In the San Mateo County jail in late July 1957, transient machinist Robert Young was found hanging in his jail cell with a blanket around his neck. The men sharing the cell with Young stated that he hanged himself between the regular rounds of the guards.
Eventually, the truth came out via a thorough investigation led by Sheriff Earl Whitmore.
Two other inmates in the cell, Jose Vietenheimer and Dan Howard (who had “Born to Hate Cops” tattooed on his stomach) had been annoyed with Young for failing to interact with the other inmates. He was too quiet and wouldn’t socialize. This bothered all of Young’s fellow cellmates, but it particularly irked Vietenheimer and Howard, so they organized a mock trial to determine a punishment for Young’s perceived crime. The “trial” soon spun out of control. After being found guilty by his two peers, the punishment began. The Times newspaper detailed what happened next: “They bound Young’s hands and feet, tore up a blanket into strips, stood Young up on his cot, tied one end of the blanket around his neck and the other around the top of the cell door. When Young sagged to the bed, the blanket broke, winning for Young a ‘reprieve’ in the execution.”
Seeing that Young was still alive, the two criminals beat Young about the face and “then took turns choking him with their bare hands. Other inmates sang to drown out any noise.” Vietenheimer and Howard told another inmate to hold Young’s arms behind his back. “They then fashioned a noose of towels and hung the body to the bars to make it appear a suicide.”
Based on the confession of the man who had held Young’s arms, described by an officer as “a gutless type,” Vietenheimer and Howard were interrogated and also confessed. But they remained emotionless, saying that the whole thing was just a joke that got out of control and they didn’t intend to kill Young. “They showed no more remorse than if they had stepped on an ant,” Sheriff Whitmore said. “I have absolutely no sympathy for them. They should get the gas chamber.”
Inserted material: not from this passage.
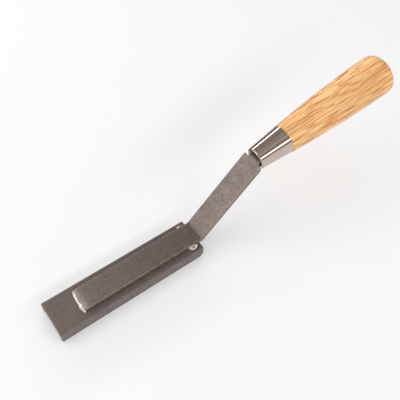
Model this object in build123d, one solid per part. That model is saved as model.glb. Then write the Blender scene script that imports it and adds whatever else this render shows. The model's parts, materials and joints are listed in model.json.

In the following weeks, Vietenheimer and Howard pleaded guilty to first-degree murder and were quickly sentenced to life imprisonment. The man who held Young’s arms, who had no criminal record and was only in jail for failing to provide for his wife, was convicted of involuntary manslaughter. He appeared unwilling to participate in the murder and only participated out of fear of Vietenheimer and Howard.
Many county residents clamored for the death penalty, but the judge said that “death was too good for them.”